— WHAT YOU WILL DO —
What lines of the data include the string "kinematic"? Copy them all.
-------- RECORD EXCERPTS --------
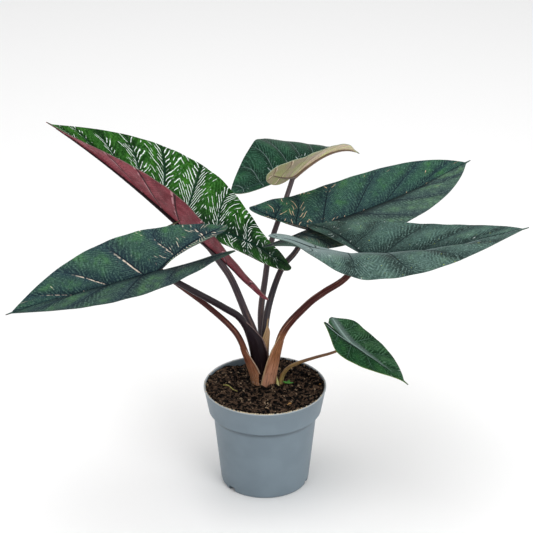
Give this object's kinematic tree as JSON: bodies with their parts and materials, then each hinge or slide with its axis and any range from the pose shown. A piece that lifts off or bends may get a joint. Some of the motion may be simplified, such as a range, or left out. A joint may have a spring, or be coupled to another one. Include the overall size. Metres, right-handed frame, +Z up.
{
  "type": "potted plant",
  "caption": "Alocasia houseplant with folded, arrow-shaped dark green leaves on sheathed purple stalks, rooted in soil in a round grey-blue nursery pot with a deep collar.",
  "frame": {"origin": "centre of the pot's flat base, on the surface it stands on", "axes": "+Z up; the plant faces -Y, the side the picture was taken from; +X to the right of that view"},
  "size_m": [0.4755, 0.3773, 0.3557],
  "materials": {
    "pot": "satin",
    "soil": "matte",
    "stem": "satin",
    "stalk": "satin",
    "side_stalk": "satin",
    "bract": "satin",
    "blade": "satin",
    "young_blade": "satin"
  },
  "bodies": {
    "root": {"pot": "pot", "soil": "soil", "stem_base": "stem", "side_bract": "bract", "leaf_1_blade": "blade", "leaf_1_stalk": "stalk", "leaf_2_blade": "young_blade", "leaf_2_stalk": "stalk", "leaf_3_blade": "blade", "leaf_3_stalk": "stalk", "leaf_4_blade": "blade", "leaf_4_stalk": "stalk", "leaf_5_blade": "blade", "leaf_5_stalk": "stalk", "leaf_6_blade": "blade", "leaf_6_stalk": "side_stalk", "leaf_7_blade": "blade", "leaf_7_stalk": "stalk"}
  },
  "joints": []
}
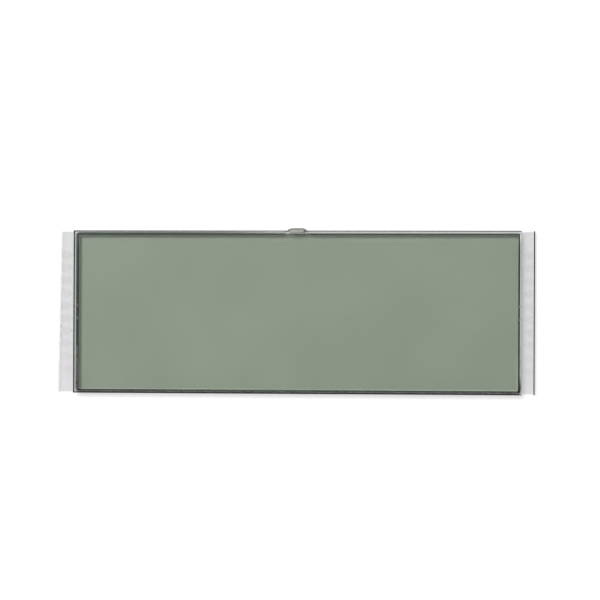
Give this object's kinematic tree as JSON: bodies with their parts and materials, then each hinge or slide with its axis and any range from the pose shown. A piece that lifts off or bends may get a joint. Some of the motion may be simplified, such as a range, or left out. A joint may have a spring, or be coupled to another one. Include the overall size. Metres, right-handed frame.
{
  "type": "lcd_screen",
  "caption": "Flat reflective liquid crystal display cell: two glass plates, grey-green polariser on the smaller front one, bare contact ledges at both ends and a sealed fill port",
  "frame": {"origin": "centre of the underside of the reflector film, the face that the part lies on", "axes": "X along the length between the two contact ledges, Y towards the long edge with the fill port, Z out of the face that is looked at"},
  "size_m": [0.0956, 0.033, 0.0027],
  "materials": {
    "clear_glass": "polished",
    "clear_electrode": "smooth",
    "polariser_film": "semi_gloss",
    "film_adhesive": "soft",
    "reflector_metal": "satin",
    "alignment_polyimide": "smooth",
    "liquid_crystal": "fluid",
    "seal_epoxy": "matte",
    "silver_paste": "matte",
    "uv_acrylic": "gloss"
  },
  "bodies": {
    "root": {"reflector_film": "reflector_metal", "reflector_adhesive": "film_adhesive", "rear_polariser": "polariser_film", "rear_adhesive": "film_adhesive", "rear_glass": "clear_glass", "left_segment_leads": "clear_electrode", "right_segment_leads": "clear_electrode", "left_common_pads": "clear_electrode", "right_common_pads": "clear_electrode", "rear_alignment_layer": "alignment_polyimide", "perimeter_seal": "seal_epoxy", "left_crossover_dots": "silver_paste", "right_crossover_dots": "silver_paste", "liquid_crystal": "liquid_crystal", "end_seal": "uv_acrylic", "front_alignment_layer": "alignment_polyimide", "common_electrode_1": "clear_electrode", "common_electrode_2": "clear_electrode", "common_electrode_3": "clear_electrode", "common_electrode_4": "clear_electrode", "front_glass": "clear_glass", "front_adhesive": "film_adhesive", "front_polariser": "polariser_film"}
  },
  "joints": []
}
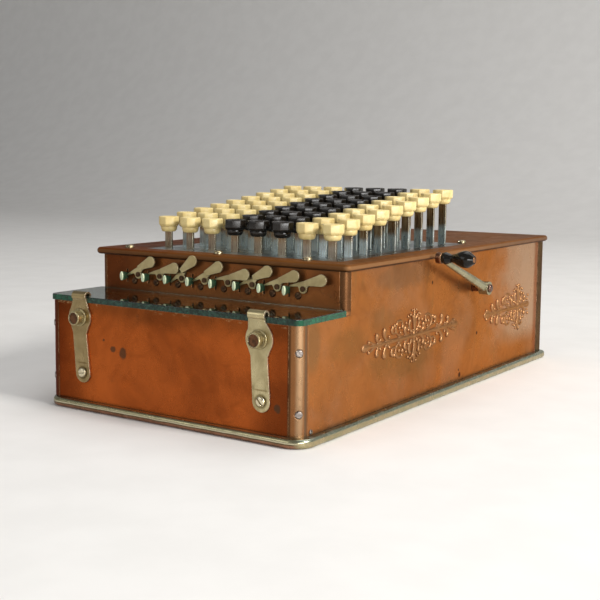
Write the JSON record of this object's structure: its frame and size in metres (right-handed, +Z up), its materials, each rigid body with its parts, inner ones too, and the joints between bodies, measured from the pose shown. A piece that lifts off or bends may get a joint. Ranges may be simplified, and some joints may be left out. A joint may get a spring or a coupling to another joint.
{
  "type": "key-driven calculator",
  "caption": "Key-driven adding machine in a stepped sheet-copper case, with eight-sided keys on flat stems, decimal pointers, a glass-topped numeral register and a side clearing crank.",
  "frame": {"origin": "centre of the case's underside, where it rests on the table", "axes": "+X to the machine's right, the crank side; +Y from the register to the back; +Z up"},
  "size_m": [0.2364, 0.3719, 0.1406],
  "materials": {
    "dark_steel": "oxidised steel",
    "nickel": "worn nickel plate, yellowed, with spots of green corrosion",
    "copper_case": "oxidised copper plate on sheet steel, worn and flaked",
    "guide_steel": "plain grey steel with light rust",
    "green_glass": "thick plate glass with a green edge",
    "thumb_screw_brass": "worn plated brass",
    "stem_steel": "dull steel with light rust",
    "aged_numerals": "aged white numeral wheels with black figures",
    "ferrule_copper": "turned copper alloy",
    "black_composition": "polished black composition",
    "cream_keys": "yellowed cream composition, slightly polished",
    "pointer_nickel": "worn nickel plate",
    "green_knobs": "pale cream-green enamel"
  },
  "bodies": {
    "case": {"base_plate": "dark_steel", "base_moulding": "nickel", "front_panel": "copper_case", "side_panels": "copper_case", "side_ornaments": "copper_case", "back_panel": "copper_case", "lever_panel": "copper_case", "deck_cover": "copper_case", "corner_posts": "copper_case", "key_guide_plates": "guide_steel", "register_glass": "green_glass", "register_cover": "nickel", "glass_clips": "nickel", "clip_thumb_screws": "thumb_screw_brass", "case_screws": "nickel", "panel_studs": "dark_steel", "mechanism_frames": "dark_steel", "frame_rods": "dark_steel", "key_springs": "stem_steel"},
    "keys_row_1": {"key_tops_row_1": "cream_keys", "key_stems_row_1": "stem_steel"},
    "keys_row_2": {"key_tops_row_2": "cream_keys", "key_stems_row_2": "stem_steel"},
    "keys_row_3": {"key_tops_row_3": "cream_keys", "key_stems_row_3": "stem_steel"},
    "keys_row_4": {"key_tops_row_4": "cream_keys", "key_stems_row_4": "stem_steel"},
    "keys_row_5": {"key_tops_row_5": "cream_keys", "key_stems_row_5": "stem_steel"},
    "keys_row_6": {"key_tops_row_6": "cream_keys", "key_stems_row_6": "stem_steel"},
    "keys_row_7": {"key_tops_row_7": "cream_keys", "key_stems_row_7": "stem_steel"},
    "keys_row_8": {"key_tops_row_8": "cream_keys", "key_stems_row_8": "stem_steel"},
    "keys_row_9": {"key_tops_row_9": "cream_keys", "key_stems_row_9": "stem_steel"},
    "column_levers": {"column_levers": "stem_steel"},
    "pointer_1": {"decimal_pointer_1": "pointer_nickel"},
    "pointer_2": {"decimal_pointer_2": "pointer_nickel"},
    "pointer_3": {"decimal_pointer_3": "pointer_nickel"},
    "pointer_4": {"decimal_pointer_4": "pointer_nickel"},
    "pointer_5": {"decimal_pointer_5": "pointer_nickel"},
    "pointer_6": {"decimal_pointer_6": "pointer_nickel"},
    "pointer_7": {"decimal_pointer_7": "pointer_nickel"},
    "pointer_8": {"decimal_pointer_8": "pointer_nickel"},
    "knob_1": {"cutoff_knob_1": "green_knobs"},
    "knob_2": {"cutoff_knob_2": "green_knobs"},
    "knob_3": {"cutoff_knob_3": "green_knobs"},
    "knob_4": {"cutoff_knob_4": "green_knobs"},
    "knob_5": {"cutoff_knob_5": "green_knobs"},
    "knob_6": {"cutoff_knob_6": "green_knobs"},
    "knob_7": {"cutoff_knob_7": "green_knobs"},
    "knob_8": {"cutoff_knob_8": "green_knobs"},
    "crank": {"crank_shaft": "dark_steel", "crank_arm": "nickel", "crank_spindle": "ferrule_copper"},
    "grip": {"crank_grip": "black_composition"},
    "clearing_link": {"clearing_link": "stem_steel"},
    "register_wheels": {"numeral_wheels": "aged_numerals"}
  },
  "joints": [
    {"name": "key_row_1_press", "type": "slide", "parent": "case", "child": "keys_row_1", "axis": [0, 0, 1], "range_m": [-0.0033, 0], "stiffness_N_per_m": 300, "springref_m": 0.01, "deforming": ["key_springs"]},
    {"name": "key_row_2_press", "type": "slide", "parent": "case", "child": "keys_row_2", "axis": [0, 0, 1], "range_m": [-0.00556, 0], "stiffness_N_per_m": 300, "springref_m": 0.01, "deforming": ["key_springs"]},
    {"name": "key_row_3_press", "type": "slide", "parent": "case", "child": "keys_row_3", "axis": [0, 0, 1], "range_m": [-0.00782, 0], "stiffness_N_per_m": 300, "springref_m": 0.01, "deforming": ["key_springs"]},
    {"name": "key_row_4_press", "type": "slide", "parent": "case", "child": "keys_row_4", "axis": [0, 0, 1], "range_m": [-0.01008, 0], "stiffness_N_per_m": 300, "springref_m": 0.01, "deforming": ["key_springs"]},
    {"name": "key_row_5_press", "type": "slide", "parent": "case", "child": "keys_row_5", "axis": [0, 0, 1], "range_m": [-0.01234, 0], "stiffness_N_per_m": 300, "springref_m": 0.01, "deforming": ["key_springs"]},
    {"name": "key_row_6_press", "type": "slide", "parent": "case", "child": "keys_row_6", "axis": [0, 0, 1], "range_m": [-0.0146, 0], "stiffness_N_per_m": 300, "springref_m": 0.01, "deforming": ["key_springs"]},
    {"name": "key_row_7_press", "type": "slide", "parent": "case", "child": "keys_row_7", "axis": [0, 0, 1], "range_m": [-0.01686, 0], "stiffness_N_per_m": 300, "springref_m": 0.01, "deforming": ["key_springs"]},
    {"name": "key_row_8_press", "type": "slide", "parent": "case", "child": "keys_row_8", "axis": [0, 0, 1], "range_m": [-0.01912, 0], "stiffness_N_per_m": 300, "springref_m": 0.01, "deforming": ["key_springs"]},
    {"name": "key_row_9_press", "type": "slide", "parent": "case", "child": "keys_row_9", "axis": [0, 0, 1], "range_m": [-0.02138, 0], "stiffness_N_per_m": 300, "springref_m": 0.01, "deforming": ["key_springs"]},
    {"name": "lever_swing", "type": "hinge", "parent": "case", "child": "column_levers", "pos_m": [0, 0.171, 0.01999], "axis": [1, 0, 0], "range_deg": [0, 10]},
    {"name": "pointer_1_turn", "type": "hinge", "parent": "case", "child": "pointer_1", "pos_m": [-0.06432, -0.1318, 0.0841], "axis": [0, -1, 0], "range_deg": [-14.9, 14.1]},
    {"name": "pointer_2_turn", "type": "hinge", "parent": "case", "child": "pointer_2", "pos_m": [-0.04528, -0.1318, 0.0841], "axis": [0, -1, 0], "range_deg": [-3.4, 25.6]},
    {"name": "pointer_3_turn", "type": "hinge", "parent": "case", "child": "pointer_3", "pos_m": [-0.02622, -0.1318, 0.0841], "axis": [0, -1, 0], "range_deg": [-27.8, 1.2]},
    {"name": "pointer_4_turn", "type": "hinge", "parent": "case", "child": "pointer_4", "pos_m": [-0.00717, -0.1318, 0.0841], "axis": [0, -1, 0], "range_deg": [-16, 13]},
    {"name": "pointer_5_turn", "type": "hinge", "parent": "case", "child": "pointer_5", "pos_m": [0.01188, -0.1318, 0.0841], "axis": [0, -1, 0], "range_deg": [-1.8, 27.2]},
    {"name": "pointer_6_turn", "type": "hinge", "parent": "case", "child": "pointer_6", "pos_m": [0.03093, -0.1318, 0.0841], "axis": [0, -1, 0], "range_deg": [-14.5, 14.5]},
    {"name": "pointer_7_turn", "type": "hinge", "parent": "case", "child": "pointer_7", "pos_m": [0.04997, -0.1318, 0.0841], "axis": [0, -1, 0], "range_deg": [-8, 21]},
    {"name": "pointer_8_turn", "type": "hinge", "parent": "case", "child": "pointer_8", "pos_m": [0.06903, -0.1318, 0.0841], "axis": [0, -1, 0], "range_deg": [-2.8, 26.2]},
    {"name": "knob_1_press", "type": "slide", "parent": "case", "child": "knob_1", "axis": [0, 1, 0], "range_m": [0, 0.0018], "stiffness_N_per_m": 100, "springref_m": -0.004},
    {"name": "knob_2_press", "type": "slide", "parent": "case", "child": "knob_2", "axis": [0, 1, 0], "range_m": [0, 0.0018], "stiffness_N_per_m": 100, "springref_m": -0.004},
    {"name": "knob_3_press", "type": "slide", "parent": "case", "child": "knob_3", "axis": [0, 1, 0], "range_m": [0, 0.0018], "stiffness_N_per_m": 100, "springref_m": -0.004},
    {"name": "knob_4_press", "type": "slide", "parent": "case", "child": "knob_4", "axis": [0, 1, 0], "range_m": [0, 0.0018], "stiffness_N_per_m": 100, "springref_m": -0.004},
    {"name": "knob_5_press", "type": "slide", "parent": "case", "child": "knob_5", "axis": [0, 1, 0], "range_m": [0, 0.0018], "stiffness_N_per_m": 100, "springref_m": -0.004},
    {"name": "knob_6_press", "type": "slide", "parent": "case", "child": "knob_6", "axis": [0, 1, 0], "range_m": [0, 0.0018], "stiffness_N_per_m": 100, "springref_m": -0.004},
    {"name": "knob_7_press", "type": "slide", "parent": "case", "child": "knob_7", "axis": [0, 1, 0], "range_m": [0, 0.0018], "stiffness_N_per_m": 100, "springref_m": -0.004},
    {"name": "knob_8_press", "type": "slide", "parent": "case", "child": "knob_8", "axis": [0, 1, 0], "range_m": [0, 0.0018], "stiffness_N_per_m": 100, "springref_m": -0.004},
    {"name": "crank_turn", "type": "hinge", "parent": "case", "child": "crank", "pos_m": [0.109, 0.045, 0.0708], "axis": [1, 0, 0], "range_deg": [-137, 0]},
    {"name": "grip_spin", "type": "hinge", "parent": "crank", "child": "grip", "pos_m": [0.122, -0.02961, 0.09796], "axis": [1, 0, 0], "continuous": true},
    {"name": "link_swing", "type": "hinge", "parent": "crank", "child": "clearing_link", "pos_m": [0.0815, 0.03496, 0.07737], "axis": [1, 0, 0], "range_deg": [0, 137]},
    {"name": "register_clear", "type": "hinge", "parent": "case", "child": "register_wheels", "pos_m": [0, -0.157, 0.045], "axis": [1, 0, 0], "range_deg": [-137, 0]}
  ],
  "couplings": [
    {"joint": "lever_swing", "follows": "key_row_9_press", "rad_per_m": -8.05},
    {"joint": "link_swing", "follows": "crank_turn", "ratio": -1},
    {"joint": "register_clear", "follows": "crank_turn", "ratio": 1}
  ]
}
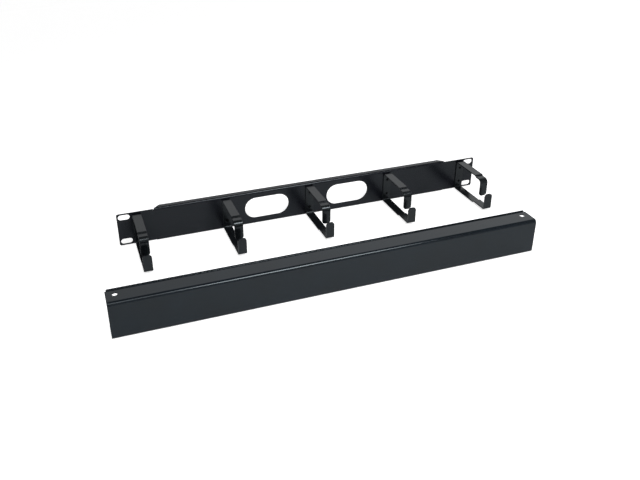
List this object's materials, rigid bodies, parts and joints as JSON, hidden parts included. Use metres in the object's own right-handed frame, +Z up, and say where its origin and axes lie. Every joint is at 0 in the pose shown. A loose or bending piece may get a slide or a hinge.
--------
— RESPONSE TO THIS TASK —
Give this object's kinematic tree as JSON: bodies with their parts and materials, then each hinge or slide with its axis and any range from the pose shown. A piece that lifts off or bends may get a joint. Some of the motion may be simplified, such as a range, or left out. A joint may have a spring, or be coupled to another one. Include the overall size. Metres, right-handed frame, +Z up.
Give this object's kinematic tree as JSON: bodies with their parts and materials, then each hinge or slide with its axis and any range from the pose shown. A piece that lifts off or bends may get a joint. Some of the motion may be simplified, such as a range, or left out. A joint may have a spring, or be coupled to another one. Include the overall size. Metres, right-handed frame.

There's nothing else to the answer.